**Stated goal**:
Print the data that follows exactly.

**Dataset section**:
□ □ □ □ □ □ □

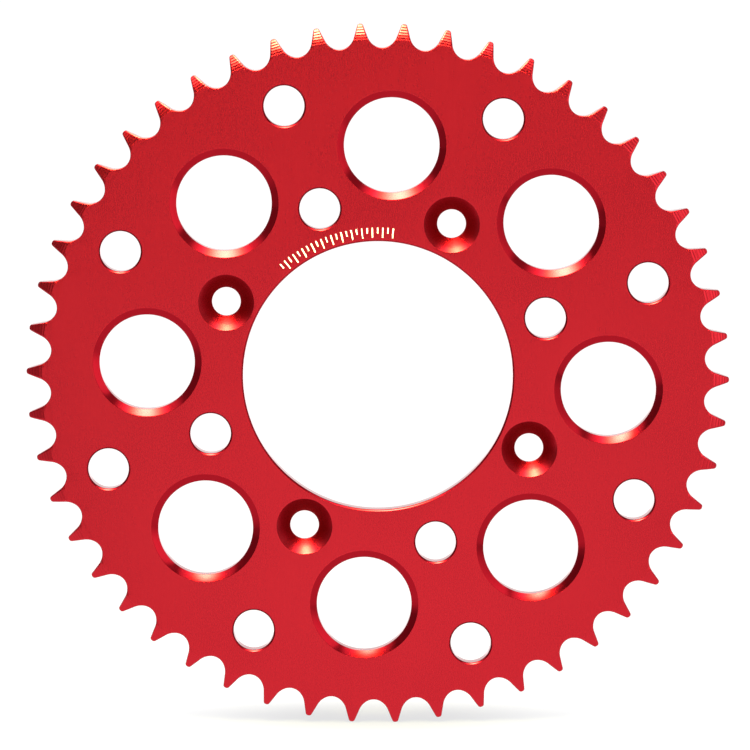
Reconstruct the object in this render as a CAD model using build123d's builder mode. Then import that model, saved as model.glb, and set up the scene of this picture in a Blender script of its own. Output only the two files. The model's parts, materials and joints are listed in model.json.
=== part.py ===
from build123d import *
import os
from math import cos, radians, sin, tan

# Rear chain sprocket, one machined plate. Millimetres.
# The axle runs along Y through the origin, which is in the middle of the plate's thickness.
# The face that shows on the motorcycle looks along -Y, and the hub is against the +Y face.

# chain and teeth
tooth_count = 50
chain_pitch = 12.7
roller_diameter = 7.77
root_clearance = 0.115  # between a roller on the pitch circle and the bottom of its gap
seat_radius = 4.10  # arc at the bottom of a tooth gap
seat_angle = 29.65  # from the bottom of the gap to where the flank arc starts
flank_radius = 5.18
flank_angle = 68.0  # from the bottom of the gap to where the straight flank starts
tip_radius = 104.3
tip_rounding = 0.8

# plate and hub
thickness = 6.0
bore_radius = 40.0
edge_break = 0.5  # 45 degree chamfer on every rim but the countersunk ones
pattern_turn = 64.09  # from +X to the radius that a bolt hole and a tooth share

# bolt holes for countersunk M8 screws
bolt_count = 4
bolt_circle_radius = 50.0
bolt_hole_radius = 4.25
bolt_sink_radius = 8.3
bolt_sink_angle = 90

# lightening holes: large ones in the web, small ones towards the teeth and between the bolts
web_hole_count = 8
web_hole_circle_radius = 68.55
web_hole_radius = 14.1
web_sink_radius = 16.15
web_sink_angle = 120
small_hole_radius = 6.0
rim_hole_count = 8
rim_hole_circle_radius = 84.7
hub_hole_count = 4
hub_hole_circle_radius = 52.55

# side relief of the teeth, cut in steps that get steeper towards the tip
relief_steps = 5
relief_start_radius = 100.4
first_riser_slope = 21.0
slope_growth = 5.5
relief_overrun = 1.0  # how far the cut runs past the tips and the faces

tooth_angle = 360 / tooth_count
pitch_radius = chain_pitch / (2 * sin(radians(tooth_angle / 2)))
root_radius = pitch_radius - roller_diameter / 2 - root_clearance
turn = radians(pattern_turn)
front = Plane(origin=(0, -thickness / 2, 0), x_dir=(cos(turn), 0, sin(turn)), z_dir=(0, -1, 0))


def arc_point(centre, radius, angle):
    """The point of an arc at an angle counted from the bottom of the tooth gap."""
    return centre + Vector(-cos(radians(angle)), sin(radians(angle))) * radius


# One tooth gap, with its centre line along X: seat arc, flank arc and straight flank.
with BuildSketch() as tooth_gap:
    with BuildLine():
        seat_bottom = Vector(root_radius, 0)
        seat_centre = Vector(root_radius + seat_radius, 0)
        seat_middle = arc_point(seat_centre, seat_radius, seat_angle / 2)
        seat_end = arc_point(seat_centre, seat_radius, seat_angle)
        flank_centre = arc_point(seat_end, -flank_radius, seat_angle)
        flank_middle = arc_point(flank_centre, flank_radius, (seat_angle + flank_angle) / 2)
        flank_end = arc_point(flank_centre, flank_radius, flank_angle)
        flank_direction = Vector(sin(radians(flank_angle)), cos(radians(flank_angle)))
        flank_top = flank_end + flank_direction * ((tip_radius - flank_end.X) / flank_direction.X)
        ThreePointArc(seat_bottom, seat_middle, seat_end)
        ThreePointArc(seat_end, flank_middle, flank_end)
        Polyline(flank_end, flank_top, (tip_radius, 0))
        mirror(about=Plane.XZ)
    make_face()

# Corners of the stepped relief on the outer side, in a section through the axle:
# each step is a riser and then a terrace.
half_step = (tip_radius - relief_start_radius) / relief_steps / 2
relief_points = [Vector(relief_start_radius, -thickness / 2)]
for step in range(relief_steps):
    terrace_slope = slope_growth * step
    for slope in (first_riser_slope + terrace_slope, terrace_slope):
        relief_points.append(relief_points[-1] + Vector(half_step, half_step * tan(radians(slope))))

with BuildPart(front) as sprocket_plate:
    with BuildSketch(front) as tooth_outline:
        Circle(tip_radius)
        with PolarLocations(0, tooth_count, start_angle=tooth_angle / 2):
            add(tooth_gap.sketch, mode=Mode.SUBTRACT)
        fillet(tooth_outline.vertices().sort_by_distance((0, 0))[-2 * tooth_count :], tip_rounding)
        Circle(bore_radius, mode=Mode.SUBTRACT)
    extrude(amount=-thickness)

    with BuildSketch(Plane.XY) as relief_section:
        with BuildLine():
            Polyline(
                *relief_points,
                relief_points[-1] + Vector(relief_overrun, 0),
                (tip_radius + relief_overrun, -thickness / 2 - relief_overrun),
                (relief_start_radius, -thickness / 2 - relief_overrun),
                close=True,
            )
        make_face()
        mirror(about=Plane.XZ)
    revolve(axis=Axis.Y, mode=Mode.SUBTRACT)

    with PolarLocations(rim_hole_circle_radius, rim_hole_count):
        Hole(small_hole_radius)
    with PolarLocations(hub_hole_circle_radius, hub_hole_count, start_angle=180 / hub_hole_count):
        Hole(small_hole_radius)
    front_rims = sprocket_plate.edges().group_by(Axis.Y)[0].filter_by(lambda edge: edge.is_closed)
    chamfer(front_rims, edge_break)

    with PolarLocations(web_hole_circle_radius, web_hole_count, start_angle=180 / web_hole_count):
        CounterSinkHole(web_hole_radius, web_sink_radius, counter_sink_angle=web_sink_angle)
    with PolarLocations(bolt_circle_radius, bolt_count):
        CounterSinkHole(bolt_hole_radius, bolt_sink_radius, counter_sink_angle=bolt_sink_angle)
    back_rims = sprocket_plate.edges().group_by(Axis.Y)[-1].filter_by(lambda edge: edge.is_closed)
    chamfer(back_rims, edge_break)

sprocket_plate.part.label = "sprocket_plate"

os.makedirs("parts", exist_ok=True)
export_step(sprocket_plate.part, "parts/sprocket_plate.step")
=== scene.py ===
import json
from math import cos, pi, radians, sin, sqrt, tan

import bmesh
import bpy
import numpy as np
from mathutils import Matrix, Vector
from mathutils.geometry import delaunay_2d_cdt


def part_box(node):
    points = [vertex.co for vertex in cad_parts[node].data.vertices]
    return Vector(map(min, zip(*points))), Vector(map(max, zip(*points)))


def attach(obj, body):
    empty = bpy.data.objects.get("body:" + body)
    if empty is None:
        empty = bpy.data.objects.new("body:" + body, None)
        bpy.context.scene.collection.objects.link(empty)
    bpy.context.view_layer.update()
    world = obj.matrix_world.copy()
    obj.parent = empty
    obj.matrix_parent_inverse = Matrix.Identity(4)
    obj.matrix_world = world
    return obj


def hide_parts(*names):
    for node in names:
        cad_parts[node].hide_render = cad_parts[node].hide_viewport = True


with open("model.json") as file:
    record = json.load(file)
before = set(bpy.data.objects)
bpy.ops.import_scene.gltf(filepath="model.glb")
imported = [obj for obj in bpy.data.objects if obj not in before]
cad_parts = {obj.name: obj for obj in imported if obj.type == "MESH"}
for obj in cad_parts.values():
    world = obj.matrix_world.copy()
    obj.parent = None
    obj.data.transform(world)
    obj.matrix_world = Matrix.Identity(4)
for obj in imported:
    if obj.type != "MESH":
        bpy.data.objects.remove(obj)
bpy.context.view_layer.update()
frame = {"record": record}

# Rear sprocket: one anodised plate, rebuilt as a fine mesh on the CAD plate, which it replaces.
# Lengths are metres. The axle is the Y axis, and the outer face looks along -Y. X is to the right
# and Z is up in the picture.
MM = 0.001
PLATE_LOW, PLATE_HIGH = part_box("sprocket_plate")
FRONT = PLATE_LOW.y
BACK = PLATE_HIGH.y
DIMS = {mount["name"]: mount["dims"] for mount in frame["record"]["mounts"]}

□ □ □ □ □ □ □

**Written response**:
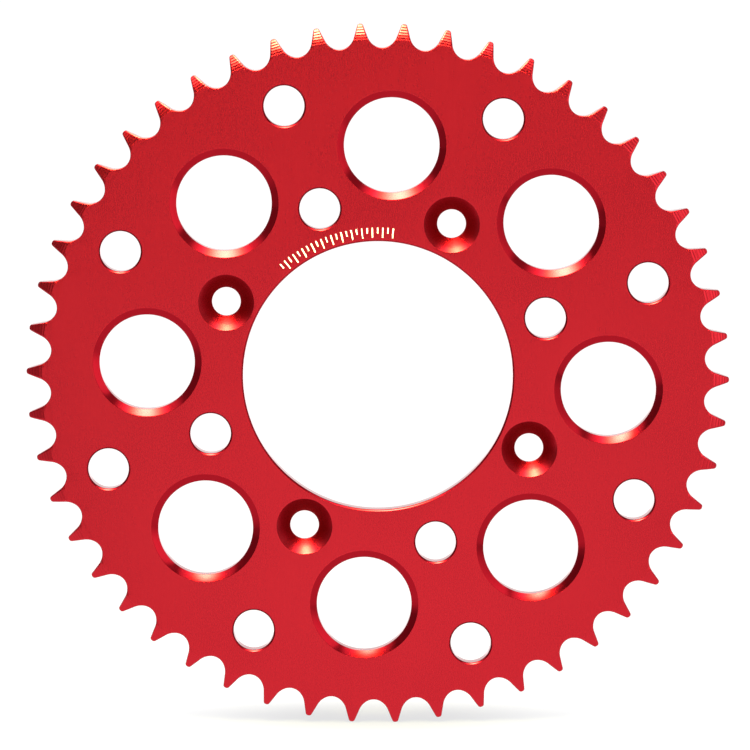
Reconstruct the object in this render as a CAD model using build123d's builder mode. Then import that model, saved as model.glb, and set up the scene of this picture in a Blender script of its own. Output only the two files. The model's parts, materials and joints are listed in model.json.
=== part.py ===
from build123d import *
import os
from math import cos, radians, sin, tan

# Rear chain sprocket, one machined plate. Millimetres.
# The axle runs along Y through the origin, which is in the middle of the plate's thickness.
# The face that shows on the motorcycle looks along -Y, and the hub is against the +Y face.

# chain and teeth
tooth_count = 50
chain_pitch = 12.7
roller_diameter = 7.77
root_clearance = 0.115  # between a roller on the pitch circle and the bottom of its gap
seat_radius = 4.10  # arc at the bottom of a tooth gap
seat_angle = 29.65  # from the bottom of the gap to where the flank arc starts
flank_radius = 5.18
flank_angle = 68.0  # from the bottom of the gap to where the straight flank starts
tip_radius = 104.3
tip_rounding = 0.8

# plate and hub
thickness = 6.0
bore_radius = 40.0
edge_break = 0.5  # 45 degree chamfer on every rim but the countersunk ones
pattern_turn = 64.09  # from +X to the radius that a bolt hole and a tooth share

# bolt holes for countersunk M8 screws
bolt_count = 4
bolt_circle_radius = 50.0
bolt_hole_radius = 4.25
bolt_sink_radius = 8.3
bolt_sink_angle = 90

# lightening holes: large ones in the web, small ones towards the teeth and between the bolts
web_hole_count = 8
web_hole_circle_radius = 68.55
web_hole_radius = 14.1
web_sink_radius = 16.15
web_sink_angle = 120
small_hole_radius = 6.0
rim_hole_count = 8
rim_hole_circle_radius = 84.7
hub_hole_count = 4
hub_hole_circle_radius = 52.55

# side relief of the teeth, cut in steps that get steeper towards the tip
relief_steps = 5
relief_start_radius = 100.4
first_riser_slope = 21.0
slope_growth = 5.5
relief_overrun = 1.0  # how far the cut runs past the tips and the faces

tooth_angle = 360 / tooth_count
pitch_radius = chain_pitch / (2 * sin(radians(tooth_angle / 2)))
root_radius = pitch_radius - roller_diameter / 2 - root_clearance
turn = radians(pattern_turn)
front = Plane(origin=(0, -thickness / 2, 0), x_dir=(cos(turn), 0, sin(turn)), z_dir=(0, -1, 0))


def arc_point(centre, radius, angle):
    """The point of an arc at an angle counted from the bottom of the tooth gap."""
    return centre + Vector(-cos(radians(angle)), sin(radians(angle))) * radius


# One tooth gap, with its centre line along X: seat arc, flank arc and straight flank.
with BuildSketch() as tooth_gap:
    with BuildLine():
        seat_bottom = Vector(root_radius, 0)
        seat_centre = Vector(root_radius + seat_radius, 0)
        seat_middle = arc_point(seat_centre, seat_radius, seat_angle / 2)
        seat_end = arc_point(seat_centre, seat_radius, seat_angle)
        flank_centre = arc_point(seat_end, -flank_radius, seat_angle)
        flank_middle = arc_point(flank_centre, flank_radius, (seat_angle + flank_angle) / 2)
        flank_end = arc_point(flank_centre, flank_radius, flank_angle)
        flank_direction = Vector(sin(radians(flank_angle)), cos(radians(flank_angle)))
        flank_top = flank_end + flank_direction * ((tip_radius - flank_end.X) / flank_direction.X)
        ThreePointArc(seat_bottom, seat_middle, seat_end)
        ThreePointArc(seat_end, flank_middle, flank_end)
        Polyline(flank_end, flank_top, (tip_radius, 0))
        mirror(about=Plane.XZ)
    make_face()

# Corners of the stepped relief on the outer side, in a section through the axle:
# each step is a riser and then a terrace.
half_step = (tip_radius - relief_start_radius) / relief_steps / 2
relief_points = [Vector(relief_start_radius, -thickness / 2)]
for step in range(relief_steps):
    terrace_slope = slope_growth * step
    for slope in (first_riser_slope + terrace_slope, terrace_slope):
        relief_points.append(relief_points[-1] + Vector(half_step, half_step * tan(radians(slope))))

with BuildPart(front) as sprocket_plate:
    with BuildSketch(front) as tooth_outline:
        Circle(tip_radius)
        with PolarLocations(0, tooth_count, start_angle=tooth_angle / 2):
            add(tooth_gap.sketch, mode=Mode.SUBTRACT)
        fillet(tooth_outline.vertices().sort_by_distance((0, 0))[-2 * tooth_count :], tip_rounding)
        Circle(bore_radius, mode=Mode.SUBTRACT)
    extrude(amount=-thickness)

    with BuildSketch(Plane.XY) as relief_section:
        with BuildLine():
            Polyline(
                *relief_points,
                relief_points[-1] + Vector(relief_overrun, 0),
                (tip_radius + relief_overrun, -thickness / 2 - relief_overrun),
                (relief_start_radius, -thickness / 2 - relief_overrun),
                close=True,
            )
        make_face()
        mirror(about=Plane.XZ)
    revolve(axis=Axis.Y, mode=Mode.SUBTRACT)

    with PolarLocations(rim_hole_circle_radius, rim_hole_count):
        Hole(small_hole_radius)
    with PolarLocations(hub_hole_circle_radius, hub_hole_count, start_angle=180 / hub_hole_count):
        Hole(small_hole_radius)
    front_rims = sprocket_plate.edges().group_by(Axis.Y)[0].filter_by(lambda edge: edge.is_closed)
    chamfer(front_rims, edge_break)

    with PolarLocations(web_hole_circle_radius, web_hole_count, start_angle=180 / web_hole_count):
        CounterSinkHole(web_hole_radius, web_sink_radius, counter_sink_angle=web_sink_angle)
    with PolarLocations(bolt_circle_radius, bolt_count):
        CounterSinkHole(bolt_hole_radius, bolt_sink_radius, counter_sink_angle=bolt_sink_angle)
    back_rims = sprocket_plate.edges().group_by(Axis.Y)[-1].filter_by(lambda edge: edge.is_closed)
    chamfer(back_rims, edge_break)

sprocket_plate.part.label = "sprocket_plate"

os.makedirs("parts", exist_ok=True)
export_step(sprocket_plate.part, "parts/sprocket_plate.step")
=== scene.py ===
import json
from math import cos, pi, radians, sin, sqrt, tan

import bmesh
import bpy
import numpy as np
from mathutils import Matrix, Vector
from mathutils.geometry import delaunay_2d_cdt


def part_box(node):
    points = [vertex.co for vertex in cad_parts[node].data.vertices]
    return Vector(map(min, zip(*points))), Vector(map(max, zip(*points)))


def attach(obj, body):
    empty = bpy.data.objects.get("body:" + body)
    if empty is None:
        empty = bpy.data.objects.new("body:" + body, None)
        bpy.context.scene.collection.objects.link(empty)
    bpy.context.view_layer.update()
    world = obj.matrix_world.copy()
    obj.parent = empty
    obj.matrix_parent_inverse = Matrix.Identity(4)
    obj.matrix_world = world
    return obj


def hide_parts(*names):
    for node in names:
        cad_parts[node].hide_render = cad_parts[node].hide_viewport = True


with open("model.json") as file:
    record = json.load(file)
before = set(bpy.data.objects)
bpy.ops.import_scene.gltf(filepath="model.glb")
imported = [obj for obj in bpy.data.objects if obj not in before]
cad_parts = {obj.name: obj for obj in imported if obj.type == "MESH"}
for obj in cad_parts.values():
    world = obj.matrix_world.copy()
    obj.parent = None
    obj.data.transform(world)
    obj.matrix_world = Matrix.Identity(4)
for obj in imported:
    if obj.type != "MESH":
        bpy.data.objects.remove(obj)
bpy.context.view_layer.update()
frame = {"record": record}

# Rear sprocket: one anodised plate, rebuilt as a fine mesh on the CAD plate, which it replaces.
# Lengths are metres. The axle is the Y axis, and the outer face looks along -Y. X is to the right
# and Z is up in the picture.
MM = 0.001
PLATE_LOW, PLATE_HIGH = part_box("sprocket_plate")
FRONT = PLATE_LOW.y
BACK = PLATE_HIGH.y
DIMS = {mount["name"]: mount["dims"] for mount in frame["record"]["mounts"]}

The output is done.